Próximo ya el verano, que la vida actual y nuestro permisivo clima anticipa y prolonga cada vez más, parece éste un buen momento para recapacitar sobre el estado de nuestras playas y sobre las acciones para la conservación y mejora que precisan estos terrenos del litoral marino tan integrados hoy en nuestras vidas.

Sin apenas solución de continuidad, en diciembre del pasado 2016 y enero de 2017 alcanzaron las costas valencianas dos temporales, que pese a su fuerte magnitud con olas de 5 m, no podemos calificar de extraordinarios, que vaciaron de arena las playas y sembraron la inquietud en todo el sector turístico del que depende más de un diez por cien de nuestra actividad económica. Los aportes de arena y reposición de instalaciones y servicios que realizaron las distintas administraciones por vía de emergencia paliaron en buena medida los daños causados, habiendo dispuesto finalmente de unas playas de calidad suficiente, que con la mejora de economía han contribuido a atraer y alcanzar cifras récord de visitantes.

Pero debemos extraer de estos temporales una enseñanza: las playas son un sistema frágil, propenso a la rotura. No siendo posible actuar sobre el clima marítimo para impedir o atenuar los temporales, es obligado saber qué acciones podemos desplegar sobre las playas, sujeto pasivo de estos fenómenos meteorológicos, y activo de nuestra economía, para asegurar su permanencia.

La difusión de imágenes de playas engullidas por el mar, tomadas durante el temporal o en los días inmediatos y su contraste con la extensión de arena de la misma playa que guardamos en nuestra memoria visual, en ausencia de más información, conduce a la opinión pública a creer que se ha perdido una porción de terreno que ha existido siempre de manera naturalmente estable junto al mar, y que es necesaria la acción del hombre para recuperar la playa desaparecida por ser el hombre el responsable de esa desaparición.

Siendo básicamente cierta esta afirmación, no podemos conformarnos con acciones sobre los efectos sin considerar actuar sobre la causa última del deterioro progresivo de las playas que no es otra que la reducción de los acopios de arena que darían estabilidad a estas estructuras naturales de la costa.

Por su parte, el uso recreativo de las playas, que tanto se ha desarrollado con el crecimiento del turismo, y la necesidad de ser destinadas y acondicionadas para el ocio y el baño, han relegado a segundo término la función amortiguadora del oleaje, que es la función principal de las acumulaciones costeras de arena.

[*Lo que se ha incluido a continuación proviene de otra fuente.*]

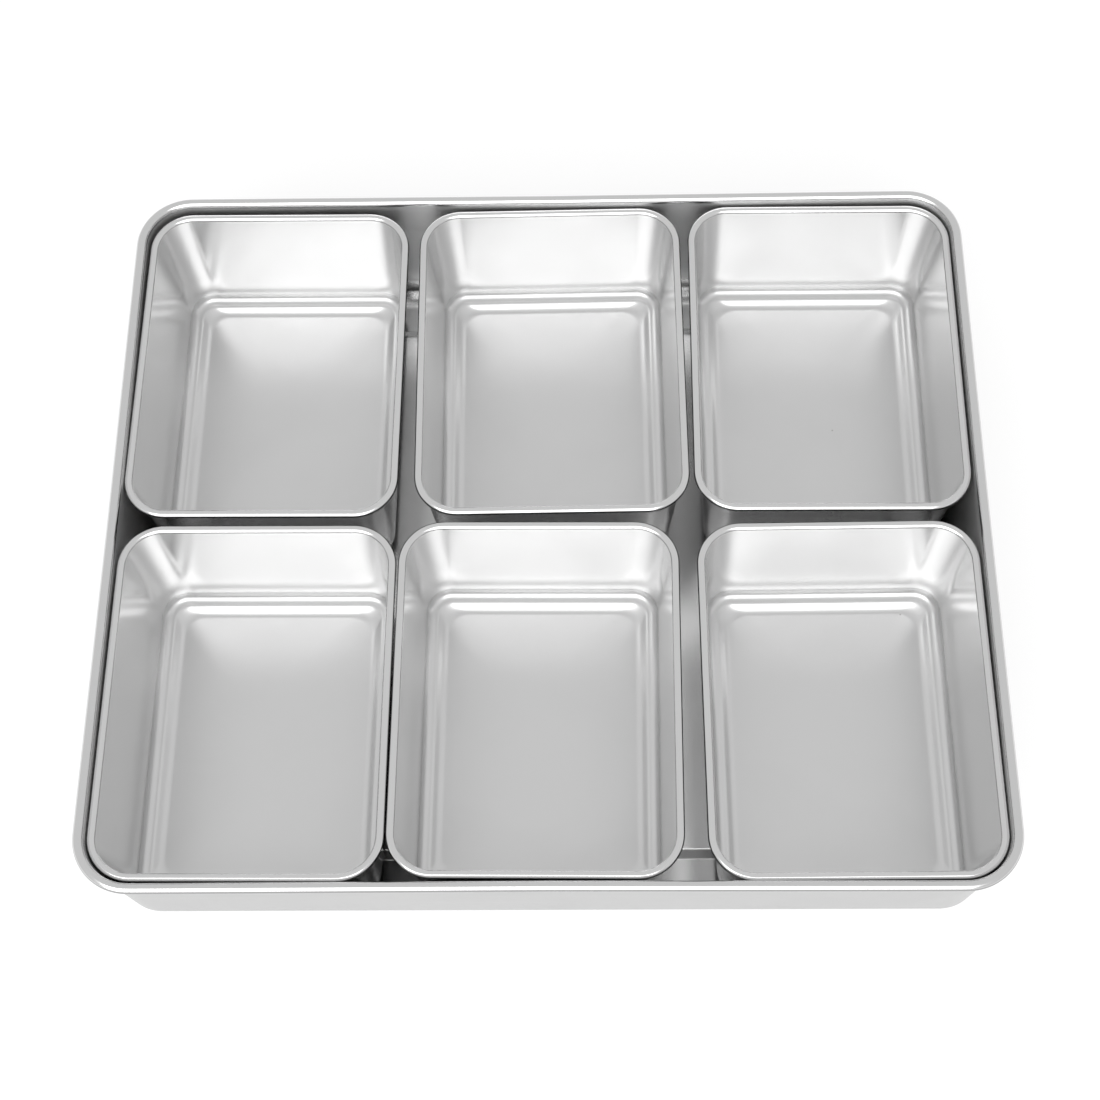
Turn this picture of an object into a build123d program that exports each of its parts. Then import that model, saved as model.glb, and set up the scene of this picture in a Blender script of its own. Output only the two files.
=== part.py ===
from build123d import *
from dataclasses import dataclass
import math
import os

os.makedirs("parts", exist_ok=True)

# Outer tray: one drawn sheet, its rim curled outwards, its floor pressed up inside a channel
tray_width = 355.0
tray_depth = 306.5
tray_height = 68.0
tray_sheet = 0.8
tray_curl_width = 4.0
tray_curl_height = 3.9
tray_corner_radius = 22.6
tray_draft_angle = 3.2
tray_foot_radius = 8.0
tray_panel_inset = 29.0
tray_panel_rise = 2.5
tray_panel_slope_width = 3.6
tray_channel_corner_radius = 12.0
tray_panel_corner_radius = 10.0

# Inner pans: the same kind of drawing, the rim rolled shut, the floor pressed down inside a ledge
pan_columns = 3
pan_rows = 2
pan_sheet = 0.7
pan_curl_width = 3.4
pan_curl_height = 3.3
pan_draft_angle = 4.2
pan_foot_radius = 4.0
pan_ledge_inset = 11.8
pan_floor_drop = 2.2
pan_floor_slope_width = 3.2
pan_ledge_corner_radius = 5.6
pan_floor_corner_radius = 8.5

# How the pans fit the tray: the play of each pan across and along its cell of the tray,
# the height of the tray's rim over theirs, and how much rounder the tray's corners are
side_play = 3.27
end_play = 3.45
rim_set_back = 3.5
pan_corner_relief = 0.8

# The six pans, up each column of the tray in turn from the left, and how each was put down:
# its shift within its cell as a share of the play, and its turn
pan_names = (
    "pan_front_left",
    "pan_back_left",
    "pan_front_middle",
    "pan_back_middle",
    "pan_front_right",
    "pan_back_right",
)
pan_shift_shares = {
    "pan_front_left": (-0.255, -0.210),
    "pan_back_left": (-0.224, -0.143),
    "pan_front_middle": (-1.100, 0.000),
    "pan_back_middle": (0.456, 0.080),
    "pan_front_right": (0.243, -0.283),
    "pan_back_right": (0.221, 0.167),
}
pan_turn_angles = {
    "pan_front_left": -0.30,
    "pan_back_left": -0.40,
    "pan_front_middle": -0.45,
    "pan_back_middle": 0.55,
    "pan_front_right": 0.35,
    "pan_back_right": -0.30,
}

# Worked out from the sizes above
cell_width = (tray_width - 2 * tray_curl_width) / pan_columns
cell_depth = (tray_depth - 2 * tray_curl_width) / pan_rows
pan_width = cell_width - side_play
pan_depth = cell_depth - end_play
pan_corner_radius = tray_corner_radius - tray_curl_width - pan_corner_relief
pan_seat_level = tray_sheet + tray_panel_rise
pan_height = tray_height - rim_set_back - pan_seat_level


@dataclass(frozen=True)
class Vessel:
    """A vessel drawn from one sheet, with its sizes taken on the inner face."""

    width: float
    depth: float
    height: float
    sheet: float
    curl_width: float
    curl_height: float
    curl_is_open: bool
    corner_radius: float
    draft_angle: float
    foot_radius: float
    ledge_level: float
    ledge_inset: float
    ledge_corner_radius: float
    floor_step: float
    floor_slope_width: float
    floor_corner_radius: float

    @property
    def rim_level(self):
        """Height of the middle of the rolled rim, where the drawn wall ends."""
        return self.height - self.curl_height / 2

    def outline(self, inset, radius):
        """The vessel's outline, brought in from the outside of its rim."""
        return RectangleRounded(self.width - 2 * inset, self.depth - 2 * inset, radius)

    def filled(self, skin):
        """The solid that fills the vessel and reaches a skin's thickness past its inner face."""
        wall_inset = self.curl_width - skin
        level = self.ledge_level - skin
        rises = self.floor_step > 0
        # The sheet keeps its thickness round the step's two bends, which shifts its outlines
        slope_angle = math.atan2(abs(self.floor_step), self.floor_slope_width)
        shift = skin * math.tan(slope_angle / 2) * (1 if rises else -1)
        with BuildPart() as form:
            with BuildSketch(Plane.XY.offset(self.rim_level)):
                self.outline(wall_inset, self.corner_radius - wall_inset)
            extrude(amount=self.rim_level - level, dir=(0, 0, -1), taper=self.draft_angle)
            foot = form.faces().sort_by(Axis.Z)[0].outer_wire()
            fillet(foot.edges(), self.foot_radius + skin)
            with BuildSketch(Plane.XY.offset(level)):
                self.outline(self.ledge_inset + shift, self.ledge_corner_radius - shift)
            with BuildSketch(Plane.XY.offset(level + self.floor_step)):
                self.outline(
                    self.ledge_inset + self.floor_slope_width + shift,
                    self.floor_corner_radius - shift,
                )
            loft(mode=Mode.SUBTRACT if rises else Mode.ADD)
        return form.part

    def curl_section(self):
        """The section of the rolled rim, about its middle, with the wall ending at its left."""
        across = self.curl_width / 2
        up = self.curl_height / 2
        across_inside = across - self.sheet
        up_inside = up - self.sheet
        with BuildSketch() as section:
            with BuildLine():
                EllipticalCenterArc((0, 0), across, up, start_angle=90, arc_size=90)
                EllipticalCenterArc((0, 0), across, up, start_angle=-90, arc_size=180)
                if self.curl_is_open:
                    EllipticalCenterArc((0, 0), across_inside, up_inside, start_angle=90, arc_size=90)
                    EllipticalCenterArc((0, 0), across_inside, up_inside, start_angle=-90, arc_size=180)
                    Line((0, -up), (0, -up_inside))
                    Line((-across_inside, 0), (-across, 0))
                else:
                    mid_sheet = self.sheet / 2 - across
                    Polyline((0, -up), (mid_sheet, -up), (mid_sheet, 0), (-across, 0))
            make_face()
        return section.sketch

    def shell(self):
        """The drawn sheet and its rolled rim, in one piece."""
        with BuildPart() as vessel:
            add(self.filled(self.sheet))
            add(self.filled(0), mode=Mode.SUBTRACT)
            with BuildSketch(Plane.XY.offset(self.rim_level), mode=Mode.PRIVATE) as rim:
                self.outline(self.curl_width / 2, self.corner_radius - self.curl_width / 2)
            path = rim.sketch.faces()[0].outer_wire()
            outward = (path % 0).cross(Vector(0, 0, 1))
            outward = outward if outward.dot(path @ 0 - rim.sketch.center()) > 0 else -outward
            with BuildSketch(Plane(path @ 0, x_dir=outward, z_dir=outward.cross(Vector(0, 0, 1)))):
                add(self.curl_section())
            sweep(path=path)
        return vessel.part


tray = Vessel(
    width=tray_width,
    depth=tray_depth,
    height=tray_height,
    sheet=tray_sheet,
    curl_width=tray_curl_width,
    curl_height=tray_curl_height,
    curl_is_open=True,
    corner_radius=tray_corner_radius,
    draft_angle=tray_draft_angle,
    foot_radius=tray_foot_radius,
    ledge_level=tray_sheet,
    ledge_inset=tray_panel_inset,
    ledge_corner_radius=tray_channel_corner_radius,
    floor_step=tray_panel_rise,
    floor_slope_width=tray_panel_slope_width,
    floor_corner_radius=tray_panel_corner_radius,
)

pan = Vessel(
    width=pan_width,
    depth=pan_depth,
    height=pan_height,
    sheet=pan_sheet,
    curl_width=pan_curl_width,
    curl_height=pan_curl_height,
    curl_is_open=False,
    corner_radius=pan_corner_radius,
    draft_angle=pan_draft_angle,
    foot_radius=pan_foot_radius,
    ledge_level=pan_sheet + pan_floor_drop,
    ledge_inset=pan_ledge_inset,
    ledge_corner_radius=pan_ledge_corner_radius,
    floor_step=-pan_floor_drop,
    floor_slope_width=pan_floor_slope_width,
    floor_corner_radius=pan_floor_corner_radius,
)

# The tray stands on its channel, with the middle of its underside at the origin
with BuildPart() as outer_tray:
    add(tray.shell())
outer_tray.part.label = "outer_tray"
export_step(outer_tray.part, "parts/outer_tray.step")

# Each pan stands on the tray's raised floor, shifted and turned a little as it was put down
drawn_pan = pan.shell()
cells = GridLocations(cell_width, cell_depth, pan_columns, pan_rows).local_locations
for name, cell in zip(pan_names, cells):
    side_share, end_share = pan_shift_shares[name]
    shift = Vector(side_share * side_play, end_share * end_play, pan_seat_level)
    with BuildPart() as garnish_pan:
        with Locations(cell.position + shift):
            add(drawn_pan, rotation=(0, 0, pan_turn_angles[name]))
    garnish_pan.part.label = name
    export_step(garnish_pan.part, f"parts/{name}.step")
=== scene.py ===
"""Bar garnish tray: six drawn steel pans standing loose in one drawn steel tray.

Each vessel is one sheet of satin steel. Its section is worked out as a line of points, every point with an
inset from the rim, a level and a corner radius, and that line is carried round a rounded rectangle.
"""

import logging
import math
from dataclasses import dataclass, field
from enum import Enum

import bpy
import numpy as np
from mathutils import Matrix, Vector


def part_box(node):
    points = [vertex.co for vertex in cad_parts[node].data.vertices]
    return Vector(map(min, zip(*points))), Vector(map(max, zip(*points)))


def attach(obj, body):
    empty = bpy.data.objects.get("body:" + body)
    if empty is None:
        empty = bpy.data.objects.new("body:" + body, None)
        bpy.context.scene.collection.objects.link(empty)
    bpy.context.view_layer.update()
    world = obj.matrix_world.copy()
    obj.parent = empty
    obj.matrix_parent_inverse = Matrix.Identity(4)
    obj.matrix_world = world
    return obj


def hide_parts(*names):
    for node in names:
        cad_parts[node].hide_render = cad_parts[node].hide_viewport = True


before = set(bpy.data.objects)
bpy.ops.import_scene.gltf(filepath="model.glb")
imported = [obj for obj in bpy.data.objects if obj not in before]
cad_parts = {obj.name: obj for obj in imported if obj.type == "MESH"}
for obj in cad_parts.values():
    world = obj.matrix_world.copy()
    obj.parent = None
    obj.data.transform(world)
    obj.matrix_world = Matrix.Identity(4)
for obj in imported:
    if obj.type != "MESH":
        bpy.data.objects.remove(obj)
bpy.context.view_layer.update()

MM = 0.001
LOG = logging.getLogger("garnish_tray")


# Shapes: the section of a drawn sheet, and the surface it makes round the rim


class RollEnd(Enum):
    """How the rolled rim ends under the wall."""

    OPEN = "open"
    SHUT = "shut"


@dataclass
class SectionLine:
    """Points of a section as three arrays: inset from the rim, level, and corner radius, in mm."""

    inset: np.ndarray
    level: np.ndarray
    radius: np.ndarray

    @classmethod
    def joined(cls, parts: list["SectionLine"]) -> "SectionLine":
        """Several stretches end to end.

        Args:
            parts: The stretches, in order.

        Returns:
            One line with all their points.
        """
        return cls(
            np.concatenate([p.inset for p in parts]),
            np.concatenate([p.level for p in parts]),
            np.concatenate([p.radius for p in parts]),
        )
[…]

De esta forma las infraestructuras y equipamientos construidos con olvido de la morfología natural de la playa le han dificultado disipar la energía de los temporales, hasta propiciar su propio colapso.

Contra los dos males señalados hay que actuar. La escasez de arenas tiene orígenes variados, remontándose algunos siglos atrás: El abancalamiento de montes, la regulación de los ríos, la fijación de terrenos por la agricultura o la reforestación, que tantos beneficios producen, son también causa de empobrecimiento de las playas.

La urbanización de terrenos contiguos a la costa con infraestructuras viarias, paseos marítimos y edificaciones residenciales, ocupando depósitos de arenas que parecían alejadas de la orilla del mar y por ello zonas de playa no activas, con frecuente destrucción de los cordones dunares cuya función estabilizadora se desconocía, ha incrementado la fragilidad de un sistema flexible como es el costero, propiciando su rotura. A analizar estos dos problemas dedicaremos los próximos artículos.